Я собрал справки о тех расходах, которых потребует путешествие в южные края. Печатные путеводители сулили чудеса в смысле экономии, но Мозервальд написал мне:
«С избалованной и привыкшей ко всяким удобствам женщиной не надейтесь тратить в этих странах, где все то, что не есть строгая необходимость, редко и дорого, — менее трех тысяч франков в месяц. Это будет немного и даже слишком мало, если вы станете жить беспорядочно. Но не тревожьтесь ни о чем и уезжайте поскорее, если она больна. Это должно преобладать над всякой щепетильностью и, если вы доведете безумие до того, что откажетесь от пенсии мужа, то бедняга Невфалим всегда к вашим услугам со всем своим состоянием и будет еще чересчур счастлив, если вы примете его услуги!»
Я решился прибегнуть к этой последней крайности, как только понадобится.
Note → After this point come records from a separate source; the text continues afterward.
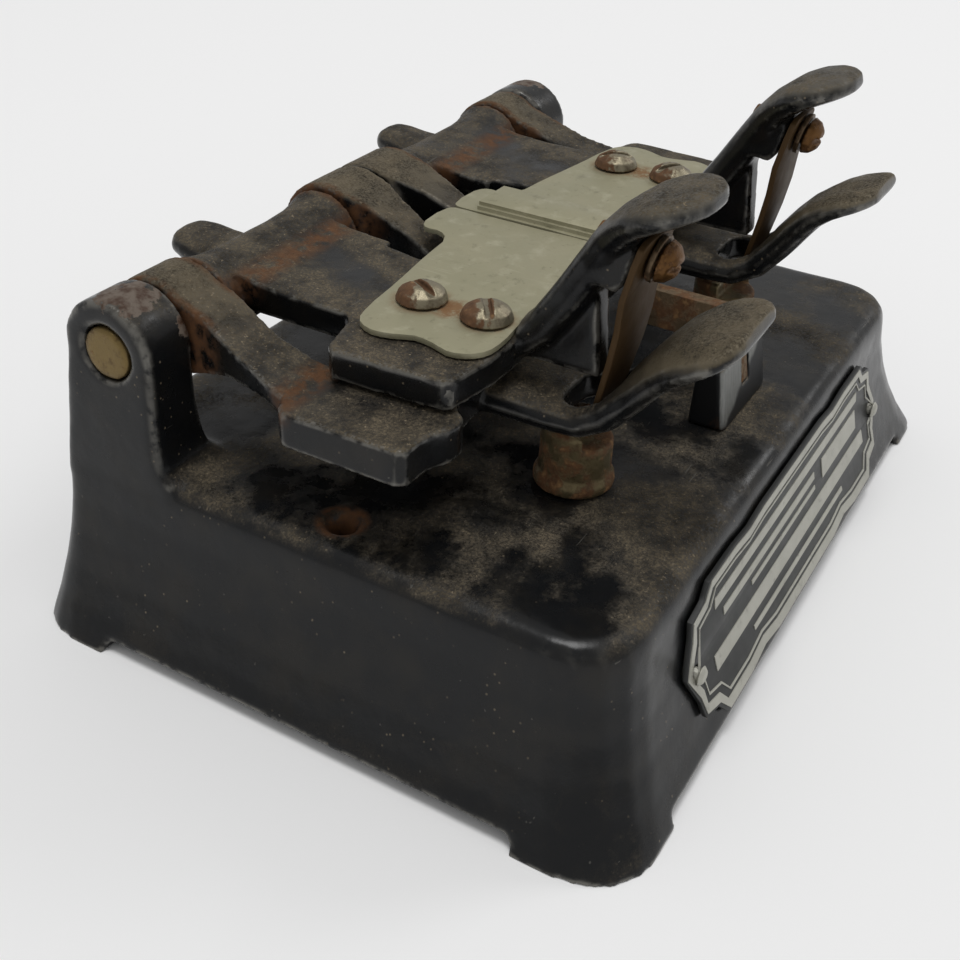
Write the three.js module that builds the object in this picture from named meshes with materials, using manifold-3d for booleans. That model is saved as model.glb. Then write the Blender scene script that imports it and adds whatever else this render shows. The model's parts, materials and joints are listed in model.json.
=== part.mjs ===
// Hand film splicer for 8 and 16 mm film: cast base, two pairs of hinged arms, steel film plates.
// Millimetres. +X along the hinge rod to the operator's right, +Y to the hinge side, +Z up.
// Origin at the centre of the base's footprint, on the surface that it stands on.
import * as THREE from 'three';
import { mergeVertices } from 'three/addons/utils/BufferGeometryUtils.js';
import Module from 'manifold-3d';

const wasm = await Module();
wasm.setup();

// ---------------------------------------------------------------- driving dimensions
const GAP = 0.3;
// Past the end of every piece, for cutters.
const FAR = 80;

// The foot's reach from the origin to the sides, front and back, and the height of the flat top.
const BASE = { halfX: 72.3, front: 52.35, back: 51.05, height: 28.7 };
const BASE_FLARE = { side: 9, front: 8.4, back: 3.9 };
const BASE_CORNER = { front: 10, back: 2.5, backFoot: 9 };
const BASE_EDGE_RADIUS = 3;
const BASE_WALL = 5;
const FOOT = { recess: 1.8, endX: 56, endY: 35 };
const FIXING_HOLE = { x: 56, y: 1.2, radius: 1.8, sinkRadius: 2.9, sinkDepth: 1.4 };

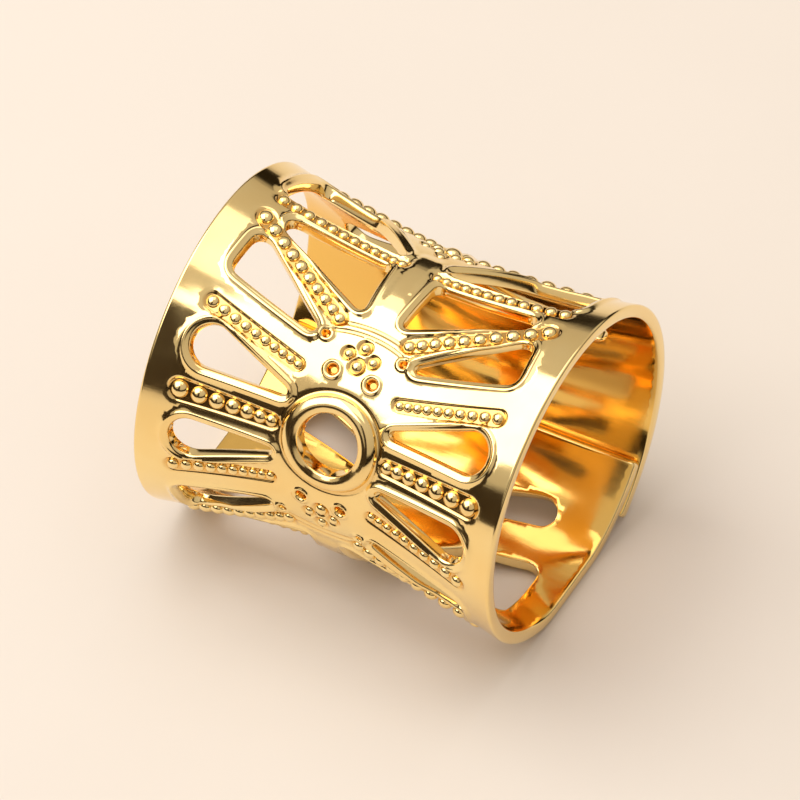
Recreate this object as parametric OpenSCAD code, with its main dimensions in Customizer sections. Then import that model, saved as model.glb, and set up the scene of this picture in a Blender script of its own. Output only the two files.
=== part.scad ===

У меня имелось в будущем еще 20 тысяч франков, и я надеялся приняться за работу во время путешествия, как только Алида понравится.
Не скажу вам ни снова об Африке в этом исключительно личном рассказе о моей интимной жизни. Я позаботился водворить мою подругу в чудесном убежище, а сам поселился неподалеку в самом скромном жилище, как делал это и в Париже, для того, чтобы не давать никакого предлога злым соседским пересудам.
Кашель исчез, но скоро мне опять пришлось встревожиться. Алида не была чахоточная, она была изнурена непрестанным умственным возбуждением. Французский доктор, с которым я посоветовался, не высказался определенно на ее счет. Все жизненные органы оказывались по очереди в опасности, потом исцелялись, а потом опять подвергались внезапному расстройству. Во всем этом нервы играли такую большую роль, что наука могла часто рисковать и принимать результаты за поводы. В иные дни ей казалось, что она здорова, она чувствовала себя исцеленной. А на другой день она опять сваливалась, охваченная неопределенной и глубокой болезнью, приводившей меня в отчаяние.
А причина? Она скрывалась в тайниках души. А душа эта не могла отдыхать ни часа, ни минуты. Все служило ей предлогом для пагубного опасения или безумной надежды. Она вздрагивала от малейшего порыва ветра и, если меня не было подле нее в эту минуту, ей чудились мои крики, последний призыв моей агонии. Она ненавидела загородную жизнь, она никогда не любила ее. Под величественным небом Африки, пред лицом природы, еще мало подчиненной европейской цивилизации, все казалось ей диким и страшным. Отдаленное рычание львов, в то время еще раздававшееся вокруг обитаемых мест, заставляло трепетать ее как лист, и никакие условия безопасности не доставляли ей сна. В другие минуты, код впечатлением иного настроения духа, ей чудились голоса ее детей, и она бросалась к ним на встречу в восторге, вне себя, немедленно разочаровываясь при виде маленьких мавров, играющих у ее порога.